Quebec premier asks Trudeau to ban all non-essential travel from Canada
MONTREAL -- Quebec Premier François Legault is asking the Trudeau government to ban all international travel departing from Canada that is not essential, such as people flying to all-inclusive resorts.
He said he has already made the request privately and now Quebec is "waiting" for the federal government to make a decision.
"We are realizing there are some people who are coming back from international travel with the virus," Legault said in a press conference Tuesday.
"I don't want us to experience what we experienced after spring break in March. And I still don't undestand [how] a person decides to go to Punta Cana or to Cancun, in an all-inclusive hotel, given the situation that we're experiencing here in Quebec."
Legault also called on the federal government to enforce people's post-travel quarantine requirement more strictly, and said Quebec is ready to take extra measures on its own if Ottawa doesn't take action.
"It's not enough to have robocalls," he said.
"If we don't get an answer from the federal government, we'll see if we can put in place some measures ourselves in airports in Quebec."
Prime Minister Trudeau sounded a similar note on Tuesday, however, warning travellers that new restrictions could arrive with little notice.
During a French segment of his press conference, the prime minister urged people who have booked trips to cancel them, saying the risk of bringing home the virus is not worth it.
When asked if he foresees problems making this kind of sweeping ban, given people's rights to movement, Legault said that it's already been done to a lesser extent, such as banning incoming flights from the U.K. in order to protect Canada from the new variant of COVID-19.
He said that while it may be difficult to determine exactly what's essential, it's not always hard to see what's definitely non-essential, such as going to a resort.
"I'm sorry, but that is not essential travel, and there must be a way -- I think it's possible -- to stop these kinds of trips," he said.
"We said to the federal government [that] we're ready to dicuss how. But I feel that Quebecers are fed up, and I am as well, when I see that we're making efforts, and there are people that travel for fun abroad."
Quebec Health Minister Christian Dubé later said that there have been serious talks about how the province can crack down on its own.
"We are in discussions with the minister in charge of public security," he said, about whether Quebec can enforce the Quarantine Act -- a federal law -- with the help of Quebec police forces.
Since the Quarantine Act is federal, if the province wants to give fines under it, it must still find a way to go through the federal government, said Dubé.
Legault said that the province wants several new measures, as well as in-person enforcement on quarantines.

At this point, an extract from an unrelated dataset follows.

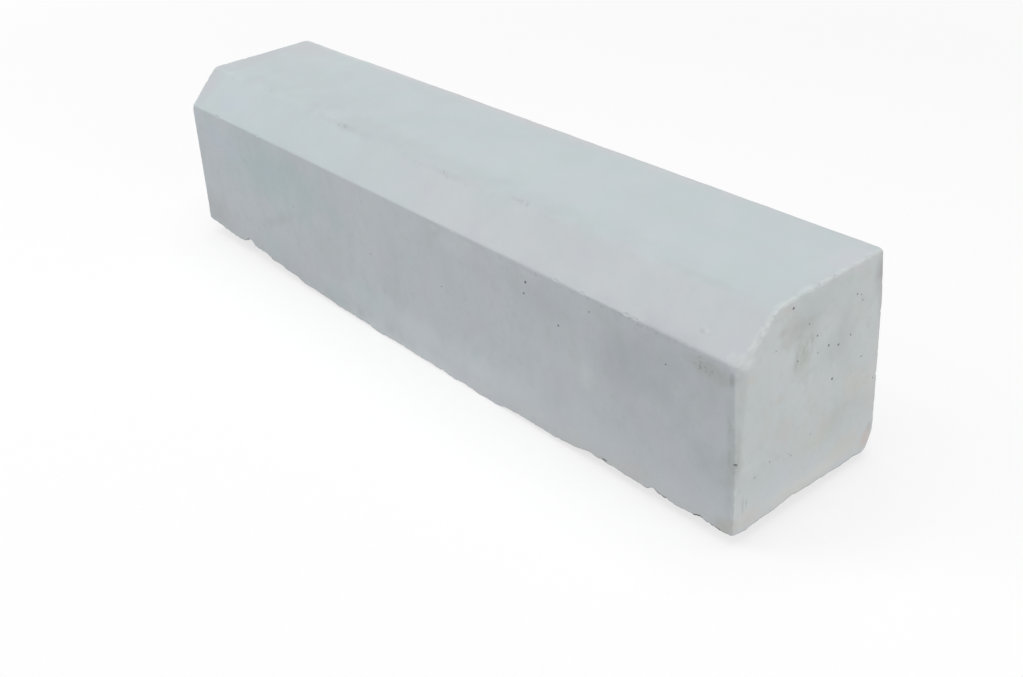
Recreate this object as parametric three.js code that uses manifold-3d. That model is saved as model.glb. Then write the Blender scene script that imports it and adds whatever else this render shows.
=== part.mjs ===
// A road kerb stone of wet-cast concrete: one solid block with a splayed front edge.
// The block is cast upside down, so its visible faces are flat and its underside is the open face
// of the mould, which was struck off by hand and bellies out towards the middle of its length.
//
// Millimetres, +Z up. X runs along the kerb from end A to end B, -Y is the road side, and Z = 0
// is the flat stretch of the underside that the kerb rests on. The origin is in the middle of the
// foot's length and width.

import * as THREE from 'three';
import { ConvexGeometry } from 'three/addons/geometries/ConvexGeometry.js';
import { mergeVertices } from 'three/addons/utils/BufferGeometryUtils.js';
import Module from 'manifold-3d';

// Overall sizes. The block is longest and widest at its foot.
const LENGTH = 1000;
const WIDTH = 215;
const HEIGHT = 237;

// Draft: how far each upright face leans inwards between its foot and the top
const ROAD_DRAFT = 8.5;
const BACK_DRAFT = 5.5;
const END_DRAFT = 2;

// Splay along the top of the road side
const SPLAY_WIDTH = 45;
const SPLAY_DROP = 42.5;

// Fillets that the mould gives the long arrises
const SPLAY_FOOT_RADIUS = 9;
const SPLAY_HEAD_RADIUS = 25;
const BACK_ARRIS_RADIUS = 7;

// Rounding of the arrises at both ends
const END_ARRIS_RADIUS = 5;

// Underside: flat where the kerb rests, then a smooth ramp up to a level shelf below each end.
// The eases are the reach of a ramp's curve handles, at its shelf and at the flat.
const REST_LENGTH = 260;
const REST_OFFSET = 30;
const RAMP_A = { length: 245, rise: 17, headEase: 60, footEase: 120 };
const RAMP_B = { length: 160, rise: 10, headEase: 60, footEase: 60 };

// Blunt arris between the underside and each end
const BED_ARRIS_RUN = 12;
const BED_ARRIS_RISE = 3;

// Corner broken off end B, low at the back: its reach along each edge of the block
const CHIP_LENGTH = 20;
const CHIP_WIDTH = 24;
const CHIP_HEIGHT = 32;

// Arris knocked off end B, between the road face and the end: widest at the top, tapering out below
const WORN_LENGTH = 10;
const WORN_WIDTH = 11;
const WORN_HEIGHT = 138;

// How far a cutting body reaches past what it cuts
const OVERRUN = 20;
const OUTSIDE = 3;

const ARC_STEPS = 6;
const RAMP_STEPS = 16;

const wasm = await Module();
wasm.setup();

const footA = RAMP_A.rise + BED_ARRIS_RISE;
const footB = RAMP_B.rise + BED_ARRIS_RISE;

// Where the leaning faces stand at a height: Y of the road face and the back, X of the two ends.
const roadFaceY = (z) => -WIDTH / 2 + ROAD_DRAFT * z / HEIGHT;
const backFaceY = (z) => WIDTH / 2 - BACK_DRAFT * z / HEIGHT;
const endAX = (z) => -LENGTH / 2 + END_DRAFT * (z - footA) / (HEIGHT - footA);
const endBX = (z) => LENGTH / 2 - END_DRAFT * (z - footB) / (HEIGHT - footB);

// A closed three.js geometry as a manifold solid.
function toSolid(geometry) {
  const bare = new THREE.BufferGeometry();
  bare.setAttribute('position', geometry.getAttribute('position').clone());
  bare.setIndex(geometry.getIndex());
  const merged = mergeVertices(bare, 1e-4);
  const mesh = new wasm.Mesh({
    numProp: 3,
    vertProperties: new Float32Array(merged.getAttribute('position').array),
    triVerts: new Uint32Array(merged.getIndex().array),
  });
  return new wasm.Manifold(mesh);
}

// A manifold solid as a flat-shaded three.js geometry.
function toGeometry(solid) {
  const mesh = solid.getMesh();
  const geometry = new THREE.BufferGeometry();
  geometry.setAttribute('position', new THREE.BufferAttribute(mesh.vertProperties, 3));
  geometry.setIndex(new THREE.BufferAttribute(mesh.triVerts, 1));
  const flat = geometry.toNonIndexed();
  flat.computeVertexNormals();
  return flat;
}

// An outline with a fillet at each corner that has a radius. Corners run anticlockwise.
function filletedShape(corners) {
  const shape = new THREE.Shape();
  corners.forEach((corner, i) => {
    const before = corners.at(i - 1).point;
    const after = corners[(i + 1) % corners.length].point;
    const inward = corner.point.clone().sub(before).normalize();
    const onward = after.clone().sub(corner.point).normalize();
    if (corner.radius > 0) {
      const turn = Math.acos(inward.dot(onward));
      const setback = corner.radius * Math.tan(turn / 2);
      const start = corner.point.clone().addScaledVector(inward, -setback);
      const left = new THREE.Vector2(-inward.y, inward.x);
      const centre = start.clone().addScaledVector(left, corner.radius);
      const from = Math.atan2(start.y - centre.y, start.x - centre.x);
      shape.absarc(centre.x, centre.y, corner.radius, from, from + turn, false);
    } else if (i === 0) {
      shape.moveTo(corner.point.x, corner.point.y);
    } else {
      shape.lineTo(corner.point.x, corner.point.y);
    }
  });
  return shape;
}

// The kerb's cross-section in Y and Z. Its legs run on below Z = 0, for the underside to trim.
function sectionShape() {
  const splayFoot = HEIGHT - SPLAY_DROP;
  const at = (y, z, radius) => ({ point: new THREE.Vector2(y, z), radius });
  return filletedShape([
    at(roadFaceY(-OVERRUN), -OVERRUN, 0),
    at(backFaceY(-OVERRUN), -OVERRUN, 0),
    at(backFaceY(HEIGHT), HEIGHT, BACK_ARRIS_RADIUS),
    at(roadFaceY(HEIGHT) + SPLAY_WIDTH, HEIGHT, SPLAY_HEAD_RADIUS),
    at(roadFaceY(splayFoot), splayFoot, SPLAY_FOOT_RADIUS),
  ]);
}

// Moves square ends onto their leaning planes.
function leanEnds(geometry) {
  const positions = geometry.getAttribute('position');
  for (let i = 0; i < positions.count; i += 1) {
    const x = positions.getX(i);
    const z = positions.getZ(i);
    const lean = x > 0 ? endBX(z) - LENGTH / 2 : endAX(z) + LENGTH / 2;
    positions.setX(i, x + lean);
  }
}

// The block as it leaves the mould, before its open face is struck off.
function castBlock() {
  // The bevel is an inward offset of the outline, so it stays smaller than the back arris.
  const bevel = Math.min(END_ARRIS_RADIUS, BACK_ARRIS_RADIUS * 0.9);
  const geometry = new THREE.ExtrudeGeometry(sectionShape(), {
    depth: LENGTH - 2 * bevel,
    curveSegments: ARC_STEPS,
    bevelEnabled: true,
    bevelThickness: bevel,
    bevelSize: bevel,
    bevelOffset: -bevel,
    bevelSegments: 3,
  });
  geometry.translate(0, 0, bevel - LENGTH / 2);
  // Shape x, y and the extrusion become the kerb's Y, Z and X.
  const toKerb = new THREE.Matrix4().makeBasis(
    new THREE.Vector3(0, 1, 0),
    new THREE.Vector3(0, 0, 1),
    new THREE.Vector3(1, 0, 0),
  );
  geometry.applyMatrix4(toKerb);
  leanEnds(geometry);
  return toSolid(geometry);
}

// What lies below the underside, as a profile in X and Z that runs from end A to end B.
function belowUnderside() {
  const endA = -LENGTH / 2;
  const endB = LENGTH / 2;
  const restA = REST_OFFSET - REST_LENGTH / 2;
  const restB = REST_OFFSET + REST_LENGTH / 2;
  const shelfA = restA - RAMP_A.length;
  const shelfB = restB + RAMP_B.length;

  const profile = new THREE.Shape();
  profile.moveTo(endA - OVERRUN, -2 * OVERRUN);
  profile.lineTo(endB + OVERRUN, -2 * OVERRUN);
  profile.lineTo(endB + OVERRUN, footB);
  profile.lineTo(endB, footB);
  profile.lineTo(endB - BED_ARRIS_RUN, RAMP_B.rise);
  profile.lineTo(shelfB, RAMP_B.rise);
  profile.bezierCurveTo(
    shelfB - RAMP_B.headEase, RAMP_B.rise,
    restB + RAMP_B.footEase, 0,
    restB, 0,
  );
  profile.lineTo(restA, 0);
  profile.bezierCurveTo(
    restA - RAMP_A.footEase, 0,
    shelfA + RAMP_A.headEase, RAMP_A.rise,
    shelfA, RAMP_A.rise,
  );
  profile.lineTo(endA + BED_ARRIS_RUN, RAMP_A.rise);
  profile.lineTo(endA, footA);
  profile.lineTo(endA - OVERRUN, footA);

  const depth = WIDTH + 2 * OVERRUN;
  const geometry = new THREE.ExtrudeGeometry(profile, {
    depth,
    curveSegments: RAMP_STEPS,
    bevelEnabled: false,
  });
  geometry.translate(0, 0, -depth / 2);
  // The extrusion runs across the kerb.
  const toKerb = new THREE.Matrix4().makeBasis(
    new THREE.Vector3(1, 0, 0),
    new THREE.Vector3(0, 0, 1),
    new THREE.Vector3(0, -1, 0),
  );
  geometry.applyMatrix4(toKerb);
  return toSolid(geometry);
}

// The corner broken off end B, low at the back: a wedge from outside the block to the break.
function brokenCorner() {
  return toSolid(new ConvexGeometry([
    new THREE.Vector3(LENGTH / 2 + OUTSIDE, WIDTH / 2 + OUTSIDE, -OUTSIDE),
    new THREE.Vector3(LENGTH / 2 - CHIP_LENGTH, backFaceY(0), 0),
    new THREE.Vector3(LENGTH / 2, backFaceY(0) - CHIP_WIDTH, 0),
    new THREE.Vector3(endBX(CHIP_HEIGHT), backFaceY(CHIP_HEIGHT), CHIP_HEIGHT),
  ]));
}

// The arris knocked off end B: a wedge that is cut across at the top and runs out on the arris.
function wornArris() {
  const x = endBX(HEIGHT);
  const y = roadFaceY(HEIGHT);
  const tip = HEIGHT - WORN_HEIGHT;
  return toSolid(new ConvexGeometry([
    new THREE.Vector3(x + OUTSIDE, y - OUTSIDE, HEIGHT + OUTSIDE),
    new THREE.Vector3(x - WORN_LENGTH, y, HEIGHT),
    new THREE.Vector3(x, y + WORN_WIDTH, HEIGHT),
    new THREE.Vector3(endBX(tip), roadFaceY(tip), tip),
  ]));
}

function kerbStone() {
  const solid = castBlock()
    .subtract(belowUnderside())
    .subtract(brokenCorner())
    .subtract(wornArris());
  const concrete = new THREE.MeshStandardMaterial({
    color: 0xbcc1c0,
    roughness: 0.9,
    metalness: 0,
    flatShading: true,
  });
  const mesh = new THREE.Mesh(toGeometry(solid), concrete);
  mesh.name = 'kerb_stone';
  return mesh;
}

const kerb = new THREE.Group();
kerb.add(kerbStone());

export default kerb;
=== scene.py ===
import math

import bmesh
import bpy
import numpy as np
from mathutils import Euler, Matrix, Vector, noise


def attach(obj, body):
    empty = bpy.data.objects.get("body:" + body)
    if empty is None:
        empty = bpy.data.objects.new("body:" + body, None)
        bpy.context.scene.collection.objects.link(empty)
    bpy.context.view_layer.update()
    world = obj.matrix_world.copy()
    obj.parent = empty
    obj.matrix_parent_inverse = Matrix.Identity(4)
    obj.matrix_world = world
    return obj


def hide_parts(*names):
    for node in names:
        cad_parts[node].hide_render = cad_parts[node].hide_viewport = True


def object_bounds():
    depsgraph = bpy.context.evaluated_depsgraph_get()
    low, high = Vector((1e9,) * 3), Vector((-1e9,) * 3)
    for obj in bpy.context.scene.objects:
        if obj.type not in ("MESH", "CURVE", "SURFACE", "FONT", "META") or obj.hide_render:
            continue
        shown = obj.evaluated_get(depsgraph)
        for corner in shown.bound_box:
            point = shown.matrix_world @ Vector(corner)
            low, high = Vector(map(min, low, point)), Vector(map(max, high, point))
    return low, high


# A road kerb stone of wet-cast concrete, one piece, lying on a pale studio floor.
# Block sizes are millimetres, X along the kerb and Z up, as in the frame; Blender's are metres.

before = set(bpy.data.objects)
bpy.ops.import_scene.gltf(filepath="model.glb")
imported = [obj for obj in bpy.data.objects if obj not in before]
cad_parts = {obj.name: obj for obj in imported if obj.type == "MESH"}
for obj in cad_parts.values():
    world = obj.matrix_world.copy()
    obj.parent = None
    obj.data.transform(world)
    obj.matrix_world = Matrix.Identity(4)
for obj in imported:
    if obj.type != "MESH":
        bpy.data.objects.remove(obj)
frameLow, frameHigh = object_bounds()
mm = 0.001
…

"What I've said is that I would like there to be a better follow-up," he said.
He'd like to see travellers not only provide a recent negative test in order to travel home, as now required by law, but to get "if possible, another test done when they arrive," and then another a week later.
He also wants, for "the people that are supposed to be quarantining, to make sure that somebody goes and knocks on their door to make sure they are home."
He said provincial services of all kinds are already overwhelmed and he would like to see a "federal government team" take charge of this enforcement.
"Obviously I would prefer if the federal government would do all of this," he said. "But given that we are not satisfied with the work that's being done in airports... we can go do a part of the work," he said, while respecting Quebec's jurisdiction.
Legault said that he's particularly worried about travellers bringing the new variants of the virus into Quebec. However, he said he's encouraged by the province's recent daily case counts, which have dropped overall in the last week.
Hospitalizations have stayed steady, so the province's health-care system remains under serious strain, with staff being trained on Quebec's COVID-19 triage protocols that will help them decide who will get lifesaving care if resources become too tight to treat everyone.